It doesn't take long to figure out we are in France again. The roads are impeccable, the cafe is strong and the croissants are fresh and crisp. We had croissants and a baguette delivered to the boat this morning at 7:00, by a young man from Nantes who takes divers out and lives on a small sailboat closer to shore.
The computer on which I have to fill out Django's clearance has a french keyboard. Everything in the wrong place, so its a slow hunt and peck to transfer the data subsets of Django and her crew from one form to another, yet again. I think they need to make me do it to make sure I understand that they are the masters and I am the serf. Surely they have seen our minutiae enought times, errors and ommissions excepted. How many times must they have it re-entered, perhaps correctly, more likely not, given the damnable french keyboards?

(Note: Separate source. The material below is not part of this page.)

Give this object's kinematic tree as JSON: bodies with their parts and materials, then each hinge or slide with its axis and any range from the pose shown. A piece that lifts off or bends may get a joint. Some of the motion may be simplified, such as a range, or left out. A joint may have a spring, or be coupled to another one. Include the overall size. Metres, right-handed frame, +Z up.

In any case, K and I decided we would make a side trip. First thought a rented car to visit the Musee du Rhum, some 15 Km distant, near St. Rose. The bus, we are told, makes frequent passes through Deshaies, and there is only one "correspondence", to get to close by the Musee. So we think adventure and stand by the stop as a taxi pulls into view. I am interviewing the driver as the bus pulls in behind him. Sixty Euro, he says, two each by bus, so its rather a no brainer and off we go to St. Rose in a lovely minibus with an automatic side door with a step that slides out, not to mention a fare machine which is guaranteed to work and the sign says we must be sure to take our tickets.

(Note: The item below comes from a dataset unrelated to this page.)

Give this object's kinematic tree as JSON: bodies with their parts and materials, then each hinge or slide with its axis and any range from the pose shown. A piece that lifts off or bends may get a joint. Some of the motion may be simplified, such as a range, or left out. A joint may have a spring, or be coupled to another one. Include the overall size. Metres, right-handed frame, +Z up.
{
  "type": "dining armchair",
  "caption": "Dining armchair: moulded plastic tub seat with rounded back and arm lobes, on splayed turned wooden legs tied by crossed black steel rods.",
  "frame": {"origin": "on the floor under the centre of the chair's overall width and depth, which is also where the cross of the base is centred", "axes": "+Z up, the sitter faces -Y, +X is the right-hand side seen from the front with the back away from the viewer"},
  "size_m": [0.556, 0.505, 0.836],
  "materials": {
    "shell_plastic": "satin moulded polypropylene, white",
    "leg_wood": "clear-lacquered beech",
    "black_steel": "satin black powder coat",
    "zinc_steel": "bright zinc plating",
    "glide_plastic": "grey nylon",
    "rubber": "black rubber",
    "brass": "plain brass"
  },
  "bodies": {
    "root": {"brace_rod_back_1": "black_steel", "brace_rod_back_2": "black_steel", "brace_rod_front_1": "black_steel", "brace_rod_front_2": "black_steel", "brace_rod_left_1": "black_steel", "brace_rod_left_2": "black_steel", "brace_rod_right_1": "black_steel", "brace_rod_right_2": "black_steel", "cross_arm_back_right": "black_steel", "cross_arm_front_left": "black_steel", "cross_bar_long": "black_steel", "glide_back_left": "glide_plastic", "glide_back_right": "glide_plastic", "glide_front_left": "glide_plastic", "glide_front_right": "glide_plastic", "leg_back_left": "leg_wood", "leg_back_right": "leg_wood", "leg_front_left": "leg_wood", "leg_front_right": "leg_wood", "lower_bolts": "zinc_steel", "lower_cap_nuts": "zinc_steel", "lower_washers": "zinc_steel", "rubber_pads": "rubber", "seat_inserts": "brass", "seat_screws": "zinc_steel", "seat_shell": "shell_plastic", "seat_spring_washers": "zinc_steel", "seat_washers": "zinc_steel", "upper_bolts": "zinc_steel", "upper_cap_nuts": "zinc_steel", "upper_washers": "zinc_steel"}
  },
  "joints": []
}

We make our correspondence in St. Rose and two stops later we are at Viard, 200 metres from our destination. The Musee is in a lovely park with tall tropical trees and red ginger on either hand. Guadeloupe is so much lusher than Antigua, and so much cooler in the evening. I think the cool air slips down from the high hills and cools the lowlands. We are at anchor and as soon as the sun sets, the temperature drops 8 degrees C.
The Musee is surprising. For a rum distillery, there are remarkable collections of exotic insects and beautiful scale models of the world's most famous ships, triremes, Napoleon's wonderful barge, the 'Nina', 'Pinta', 'Sta Maria', the 'Beagle'! which carried Charles Darwin out to the Galapagos, stopping on the way in Buenos Aires to stay with one of my forebears. Really very good. The rum part was very well presented but less interesting and the tasting we could have done without. Barbados rum is better.

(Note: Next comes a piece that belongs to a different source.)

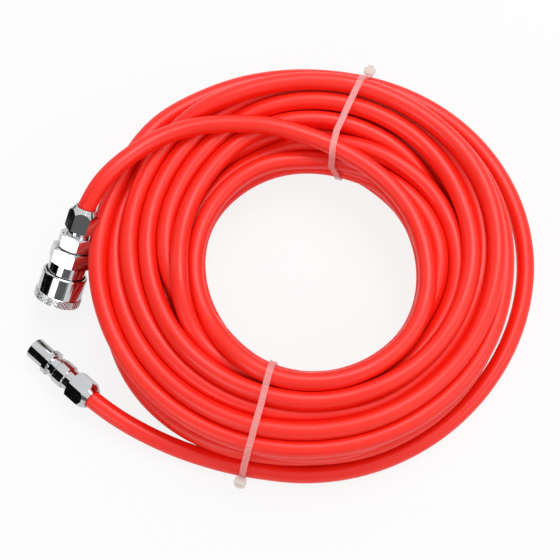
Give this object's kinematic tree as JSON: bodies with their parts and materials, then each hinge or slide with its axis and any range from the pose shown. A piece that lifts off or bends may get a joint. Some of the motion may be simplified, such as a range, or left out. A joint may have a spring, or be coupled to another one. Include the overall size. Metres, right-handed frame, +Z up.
{
  "type": "coiled air hose",
  "caption": "Polyurethane air hose wound into a flat coil held by nylon ties, with a quick-connect socket on one end and a plug on the other.",
  "frame": {"origin": "on the coil's axis, at the surface that it lies on", "axes": "+Z up along the coil axis, +X across the coil away from the couplings, +Y towards the socket tail"},
  "size_m": [0.2229, 0.1965, 0.0428],
  "materials": {
    "hose_pu": "satin, slightly translucent polyurethane",
    "tie_nylon": "natural translucent nylon",
    "chrome_plate": "polished chrome plate on steel",
    "knurled_chrome": "chrome plate, knurled grip",
    "spring_steel": "drawn wire",
    "ball_steel": "polished hardened steel",
    "valve_brass": "turned brass",
    "seal_rubber": "matte nitrile rubber"
  },
  "bodies": {
    "hose": {"hose_coil": "hose_pu", "hose_tail_socket": "hose_pu", "hose_tail_plug": "hose_pu", "hose_end_socket": "hose_pu", "hose_end_plug": "hose_pu", "tie_upper": "tie_nylon", "tie_lower": "tie_nylon", "plug_body": "chrome_plate", "socket_barrel": "chrome_plate", "socket_adapter": "chrome_plate", "sleeve_spring": "spring_steel", "snap_ring": "spring_steel", "valve_spring": "spring_steel", "plug_seal": "seal_rubber", "adapter_gasket": "seal_rubber"},
    "sleeve": {"socket_sleeve": "knurled_chrome"},
    "valve": {"valve_poppet": "valve_brass", "valve_seal": "seal_rubber"},
    "socket_nut": {"socket_nut": "chrome_plate"},
    "plug_nut": {"plug_nut": "chrome_plate"},
    "ball_1": {"ball_1": "ball_steel"},
    "ball_2": {"ball_2": "ball_steel"},
    "ball_3": {"ball_3": "ball_steel"},
    "ball_4": {"ball_4": "ball_steel"},
    "ball_5": {"ball_5": "ball_steel"},
    "ball_6": {"ball_6": "ball_steel"}
  },
  "joints": [
    {"name": "sleeve_slide", "type": "slide", "parent": "hose", "child": "sleeve", "axis": [0.3387, 0.7607, 0.5538], "range_m": [0, 0.0035], "stiffness_N_per_m": 1500, "springref_m": -0.003, "deforming": ["sleeve_spring"]},
    {"name": "valve_slide", "type": "slide", "parent": "hose", "child": "valve", "axis": [0.3387, 0.7607, 0.5538], "range_m": [0, 0.0035], "stiffness_N_per_m": 600, "springref_m": -0.004, "deforming": ["valve_spring"]},
    {"name": "socket_nut_turn", "type": "hinge", "parent": "hose", "child": "socket_nut", "pos_m": [-0.10007, 0.02013, 0.03074], "axis": [0.3387, 0.7607, 0.5538], "continuous": true},
    {"name": "plug_nut_turn", "type": "hinge", "parent": "hose", "child": "plug_nut", "pos_m": [-0.10112, -0.0513, 0.0082], "axis": [0.742, -0.6611, 0.1115], "continuous": true},
    {"name": "ball_1_slide", "type": "slide", "parent": "hose", "child": "ball_1", "axis": [0.2252, 0.5059, -0.8327], "range_m": [0, 0.0009]},
    {"name": "ball_2_slide", "type": "slide", "parent": "hose", "child": "ball_2", "axis": [-0.6785, 0.6052, -0.4163], "range_m": [0, 0.0009]},
    {"name": "ball_3_slide", "type": "slide", "parent": "hose", "child": "ball_3", "axis": [-0.9038, 0.0993, 0.4163], "range_m": [0, 0.0009]},
    {"name": "ball_4_slide", "type": "slide", "parent": "hose", "child": "ball_4", "axis": [-0.2252, -0.5059, 0.8327], "range_m": [0, 0.0009]},
    {"name": "ball_5_slide", "type": "slide", "parent": "hose", "child": "ball_5", "axis": [0.6785, -0.6052, 0.4163], "range_m": [0, 0.0009]},
    {"name": "ball_6_slide", "type": "slide", "parent": "hose", "child": "ball_6", "axis": [0.9038, -0.0993, -0.4163], "range_m": [0, 0.0009]}
  ],
  "couplings": [
    {"joint": "ball_1_slide", "follows": "sleeve_slide", "ratio": 0.25},
    {"joint": "ball_2_slide", "follows": "sleeve_slide", "ratio": 0.25},
    {"joint": "ball_3_slide", "follows": "sleeve_slide", "ratio": 0.25},
    {"joint": "ball_4_slide", "follows": "sleeve_slide", "ratio": 0.25},
    {"joint": "ball_5_slide", "follows": "sleeve_slide", "ratio": 0.25},
    {"joint": "ball_6_slide", "follows": "sleeve_slide", "ratio": 0.25}
  ]
}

We walked back to St. Rose, K not entirely happy with the plod along the main road in the noonday sun, but I like a walk. There we had a nasty sandwich and a beer, before visiting the local grocery emporium. We figured that St. Rose being considerably larger than Deshaies, we could expect more of the french exotica. There was that. Fine cheeses, many french wines at a fraction of the price we would pay at home, fruits from Europe fresh and cheap. Later I discovered that our smaller Deshaies grocery had all the same amenities.
Home again in the bus and back aboard Django for an afternoon swim. Dinner was a fresh baguette with hard sausage and a selection of fine cheese, including a ripe Camembert the likes of which I have not seen in Montreal for 30 years. A beatiful ripe Italian pear rounded out the meal and inspired me to this post. It is amazing to me that Guadeloupe can provide such excellence to its population at a pretty good cost, all fresh and perfectly ripened. Where do we go wrong? I realise the cost must be subsidised by mother France, but the quality, why is that so much better? Its a mystery, and as the bard says, 'I think I'll jess let the mystery be'.